=== What needs to be done ===
Quote verbatim everything from the line containing "---- Over the" down to the line containing "cad_parts[node].hide_render = cad_parts[node].hide_viewport", with both of those lines included and no others.

=== Stored data ===
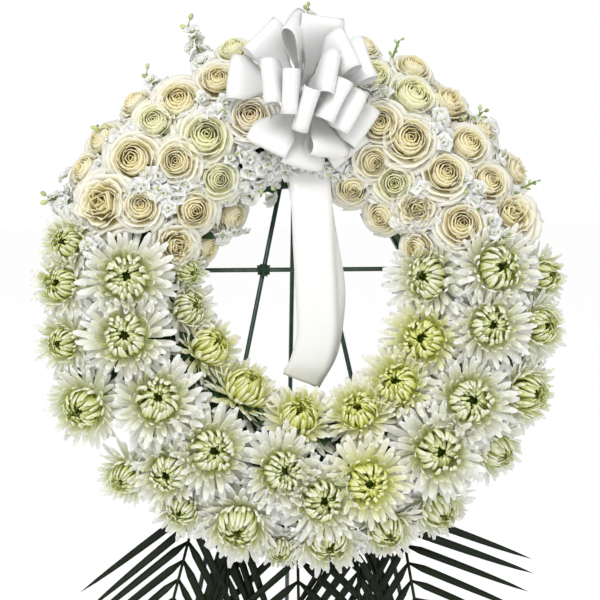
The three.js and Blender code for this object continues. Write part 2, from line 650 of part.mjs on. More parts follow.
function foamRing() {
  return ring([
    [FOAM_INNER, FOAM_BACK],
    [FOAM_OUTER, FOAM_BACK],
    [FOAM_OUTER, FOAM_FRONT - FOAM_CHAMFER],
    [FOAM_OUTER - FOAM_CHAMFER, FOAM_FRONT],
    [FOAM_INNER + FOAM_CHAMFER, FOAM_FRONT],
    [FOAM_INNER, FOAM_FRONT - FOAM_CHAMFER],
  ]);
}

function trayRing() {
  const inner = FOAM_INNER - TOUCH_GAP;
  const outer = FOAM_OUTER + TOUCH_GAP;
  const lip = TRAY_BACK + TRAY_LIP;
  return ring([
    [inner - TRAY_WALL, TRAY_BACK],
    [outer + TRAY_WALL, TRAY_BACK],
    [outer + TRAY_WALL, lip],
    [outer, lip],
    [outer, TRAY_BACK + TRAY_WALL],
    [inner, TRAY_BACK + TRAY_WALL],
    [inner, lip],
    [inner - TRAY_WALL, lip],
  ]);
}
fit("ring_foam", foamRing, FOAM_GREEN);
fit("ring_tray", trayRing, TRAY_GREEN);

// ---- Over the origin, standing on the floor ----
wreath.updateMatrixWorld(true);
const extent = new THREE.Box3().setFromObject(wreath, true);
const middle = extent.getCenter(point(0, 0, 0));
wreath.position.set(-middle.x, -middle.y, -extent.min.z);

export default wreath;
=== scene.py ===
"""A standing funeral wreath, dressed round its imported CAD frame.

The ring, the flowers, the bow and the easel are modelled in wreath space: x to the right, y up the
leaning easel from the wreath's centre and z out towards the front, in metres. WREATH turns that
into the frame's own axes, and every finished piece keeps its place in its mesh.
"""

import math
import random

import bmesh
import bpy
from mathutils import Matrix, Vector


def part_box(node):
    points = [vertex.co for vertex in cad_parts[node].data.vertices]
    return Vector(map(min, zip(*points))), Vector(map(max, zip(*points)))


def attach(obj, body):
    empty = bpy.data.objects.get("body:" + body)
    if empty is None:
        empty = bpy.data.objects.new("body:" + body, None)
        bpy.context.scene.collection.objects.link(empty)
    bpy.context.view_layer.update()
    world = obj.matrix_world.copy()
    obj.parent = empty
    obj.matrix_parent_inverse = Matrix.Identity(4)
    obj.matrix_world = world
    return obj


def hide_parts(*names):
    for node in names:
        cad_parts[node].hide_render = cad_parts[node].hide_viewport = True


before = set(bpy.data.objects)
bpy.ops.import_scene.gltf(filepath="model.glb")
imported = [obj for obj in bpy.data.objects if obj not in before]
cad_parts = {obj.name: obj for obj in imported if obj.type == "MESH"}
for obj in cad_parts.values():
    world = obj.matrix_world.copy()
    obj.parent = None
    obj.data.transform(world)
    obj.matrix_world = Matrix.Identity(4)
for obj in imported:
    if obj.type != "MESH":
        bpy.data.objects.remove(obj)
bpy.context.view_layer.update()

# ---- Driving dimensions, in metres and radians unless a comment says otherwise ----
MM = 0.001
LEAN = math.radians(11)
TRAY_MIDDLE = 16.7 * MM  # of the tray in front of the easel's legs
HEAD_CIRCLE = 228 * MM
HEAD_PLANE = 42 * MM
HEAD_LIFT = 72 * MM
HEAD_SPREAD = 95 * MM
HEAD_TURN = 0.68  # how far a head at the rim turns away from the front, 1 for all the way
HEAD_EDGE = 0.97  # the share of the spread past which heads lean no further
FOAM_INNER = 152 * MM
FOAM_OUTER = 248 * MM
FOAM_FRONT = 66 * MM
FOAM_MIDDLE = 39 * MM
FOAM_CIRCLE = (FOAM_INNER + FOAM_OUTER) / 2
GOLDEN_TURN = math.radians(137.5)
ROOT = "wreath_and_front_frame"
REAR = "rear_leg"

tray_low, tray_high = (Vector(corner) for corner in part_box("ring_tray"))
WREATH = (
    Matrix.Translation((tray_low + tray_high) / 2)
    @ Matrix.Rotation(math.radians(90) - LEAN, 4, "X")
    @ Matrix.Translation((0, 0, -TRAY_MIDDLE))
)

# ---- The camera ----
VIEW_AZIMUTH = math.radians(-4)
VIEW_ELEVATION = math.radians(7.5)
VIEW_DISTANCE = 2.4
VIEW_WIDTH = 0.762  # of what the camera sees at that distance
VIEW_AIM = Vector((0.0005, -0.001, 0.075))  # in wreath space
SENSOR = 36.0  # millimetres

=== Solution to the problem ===
// ---- Over the origin, standing on the floor ----
wreath.updateMatrixWorld(true);
const extent = new THREE.Box3().setFromObject(wreath, true);
const middle = extent.getCenter(point(0, 0, 0));
wreath.position.set(-middle.x, -middle.y, -extent.min.z);

export default wreath;
=== scene.py ===
"""A standing funeral wreath, dressed round its imported CAD frame.

The ring, the flowers, the bow and the easel are modelled in wreath space: x to the right, y up the
leaning easel from the wreath's centre and z out towards the front, in metres. WREATH turns that
into the frame's own axes, and every finished piece keeps its place in its mesh.
"""

import math
import random

import bmesh
import bpy
from mathutils import Matrix, Vector


def part_box(node):
    points = [vertex.co for vertex in cad_parts[node].data.vertices]
    return Vector(map(min, zip(*points))), Vector(map(max, zip(*points)))


def attach(obj, body):
    empty = bpy.data.objects.get("body:" + body)
    if empty is None:
        empty = bpy.data.objects.new("body:" + body, None)
        bpy.context.scene.collection.objects.link(empty)
    bpy.context.view_layer.update()
    world = obj.matrix_world.copy()
    obj.parent = empty
    obj.matrix_parent_inverse = Matrix.Identity(4)
    obj.matrix_world = world
    return obj


def hide_parts(*names):
    for node in names:
        cad_parts[node].hide_render = cad_parts[node].hide_viewport = True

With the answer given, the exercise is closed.